Plasma hysteresis caused by high-voltage breakdown in gridded microwave discharge ion thruster μ10

Abstract A cluster of gridded microwave discharge ion thrusters μ10 contributed to the success of the deep space exploration missions of the Japanese asteroid explorers Hayabusa and Hayabusa2. To meet the demands of the next mission DESTINY+, the maximum ion beam current was increased to 200 mA from the 170 mA used in Hayabusa2 by redesigning the magnetic field and grid configuration. However, this thruster exhibited the plasma hysteresis caused by a high-voltage breakdown. Specifically, the ion beam current (i.e. thrust) has two modes at a given propellant flow rate, namely high- and low-current modes. In nominal operation, the thruster operates in high-current mode.

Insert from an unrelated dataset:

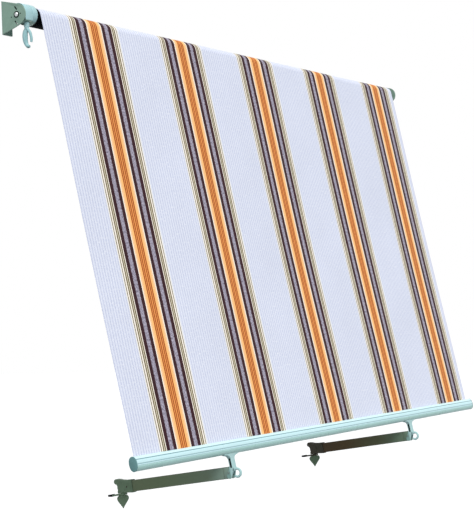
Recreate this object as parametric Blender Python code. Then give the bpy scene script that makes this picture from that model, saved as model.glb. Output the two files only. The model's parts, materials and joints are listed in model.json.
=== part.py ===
"""Roll-up balcony awning: a fabric drop on a roller with a crank gear, a fluted front bar
and two strut arms that end in rail clamps.

Metres, +Z up. The wall is the plane y = 0 and the awning hangs in front of it, towards -Y. X runs along the
roller, from the gear end to the idler end. The origin is the middle of the left bracket's face on the wall.
"""

from math import acos, asin, atan2, cos, hypot, pi, radians, sin, sqrt, tan

import bmesh
import bpy
from mathutils import Matrix, Vector
from mathutils.geometry import convex_hull_2d

# Clearance between pieces that touch or turn on each other
GAP = 0.0003

# Wall brackets, pressed from plate
SPAN = 2.450                # outer face to outer face of the two cheeks
BRACKET_HEIGHT = 0.098
FLANGE_WIDTH = 0.046
PLATE = 0.004
BEND_RADIUS = 0.006
AXIS_FROM_WALL = 0.0578
AXIS_RISE = 0.0032          # roller axis above the bracket's middle
NOSE_RADIUS = 0.031
NOSE_END = radians(245)     # where the round nose turns into the lower edge
LOWER_EDGE_PULL = 0.023     # how far the lower edge keeps each end's direction
FOOT_FALL = radians(15.6)   # slope of the lower edge at the wall
ANCHOR_HOLE_RADIUS = 0.0034
ANCHOR_SPACING = 0.056
CHEEK_SLOT = (0.0032, 0.0125)
CHEEK_SLOT_LEAN = radians(-38)
CHEEK_DOT_RADIUS = 0.0016
CHEEK_MARKS = (0.0028, -0.0025)     # middle of the slots and dots from the roller axis, along Y and Z
CHEEK_SLOT_OUT = 0.0209
CHEEK_DOT_OUT = 0.0170
CHEEK_DOT_TILT = radians(-12)

# Fabric and its drop
GEAR_SIDE = 0.075           # left cheek's outer face to the fabric's edge
IDLER_SIDE = 0.035          # fabric's edge to the right cheek's outer face
FABRIC_THICKNESS = 0.0006
SLOPE = radians(12.0)       # the drop's lean from upright
DROP = 1.3037               # tangent point on the roller to the front bar
KEDER_ANGLE = radians(50)   # where the fabric enters the tube, counted from +Y over the top

# The woven stripes: each group is the same on both sides of its middle, and the groups repeat across the
# width. A row gives the distance from the middle at which a band ends, and the band's colour as seen.
GROUP_PITCH = 0.482
FIRST_GROUP = 0.259         # fabric's left edge to the first group's middle
STRIPES = (
    (0.0022, (229, 172, 120)),
    (0.0068, (184, 104, 47)),
    (0.0112, (213, 138, 80)),
    (0.0156, (184, 104, 47)),
    (0.0293, (249, 195, 144)),
    (0.0395, (234, 205, 184)),
    (0.0546, (60, 39, 47)),
    (0.0746, (157, 152, 168)),
    (0.0896, (60, 39, 47)),
    (0.0952, (231, 221, 205)),
    (0.1010, (134, 120, 95)),
    (0.1040, (190, 180, 158)),
    (0.1103, (134, 120, 95)),
    (0.1166, (231, 224, 211)),
    (0.1196, (149, 136, 114)),
    (0.1259, (231, 224, 211)),
)
GROUND = (216, 221, 236)

# Roller
TUBE_RADIUS = 0.0281
TUBE_WALL = 0.0012
TUBE_OVERHANG = 0.002
KEDER_RADIUS = 0.0028
KEDER_SLOT = 0.0026
PLUG_DEPTH = 0.030
SHAFT_RADIUS = 0.006
SHAFT_START = 0.0075        # left cheek's inner face to the shaft's end
IDLER_PIN_RADIUS = 0.006
IDLER_FACE = 0.004          # the idler plug's face past the tube's end
IDLER_REACH = 0.018         # how far the idler pin enters its plug

# Crank gear
GEAR_TEETH = 11
GEAR_MODULE = 0.002
WORM_PITCH_RADIUS = 0.0062
TOOTH_RISE = 0.7 * GEAR_MODULE
WHEEL_WIDTH = 0.008
WORM_LENGTH = 0.024
WORM_JOURNAL_RADIUS = 0.0035
HOUSING_RADIUS = 0.030
HOUSING_RISE = 0.0035       # the housing's middle above the roller axis
HOUSING_FLOOR = 0.021       # flat underside below the roller axis
HOUSING_END = 0.061         # left cheek's outer face to the end of the gear's cover
COVER_THICKNESS = 0.0235    # a cup, open towards the housing
COVER_WALL = 0.003
HOUSING_CORNER = 0.0025
WORM_FROM_CHEEK = 0.023     # left cheek's outer face to the worm's axis
BOLT_RADIUS = 0.004
BOLT_DEPTH = 0.005          # how far the bolt enters the housing
BOLT_HEAD_RADIUS = 0.0062
BOLT_HEAD_HEIGHT = 0.0026
BOLT_RING_RADIUS = 0.0098
BOLT_RING_THICKNESS = 0.0010

# Crank eye
HUB_RADIUS = 0.008
HUB_LENGTH = 0.018
EYE_PIN_RADIUS = 0.0016
LONG_LIMB = ((0.0005, -0.0360, 0.0050), (0.0018, -0.0420, 0.0062), (0.0055, -0.0500, 0.0073),
             (0.0070, -0.0590, 0.0079), (0.0070, -0.0690, 0.0078), (0.0055, -0.0790, 0.0069),
             (0.0022, -0.0870, 0.0060), (-0.0030, -0.0925, 0.0054), (-0.0078, -0.0930, 0.0044))
SHORT_LIMB = ((0.0000, -0.0370, 0.0045), (-0.0045, -0.0440, 0.0046), (-0.0105, -0.0520, 0.0044),
              (-0.0140, -0.0620, 0.0041), (-0.0155, -0.0720, 0.0040), (-0.0148, -0.0810, 0.0034))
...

However, once a high-voltage breakdown occurs, the ion beam current transitions to and remains in low-current mode, which significantly decreases thrust efficiency. In this paper, based on an investigation of the physical mechanism that causes the hysteresis, we proposed a recovery method to return the thruster operation to high-current mode. In the investigation, we focused on the plasma mode transition, where plasma is generated inside the waveguide. We experimentally investigated the hysteresis by varying the grid configuration and the waveguide geometries while maintaining the magnetic field. The results show that the neutral density and plasma conditions inside the waveguide are strongly related to the hysteresis, which indicates that the main cause of the hysteresis is plasma generation inside the waveguide.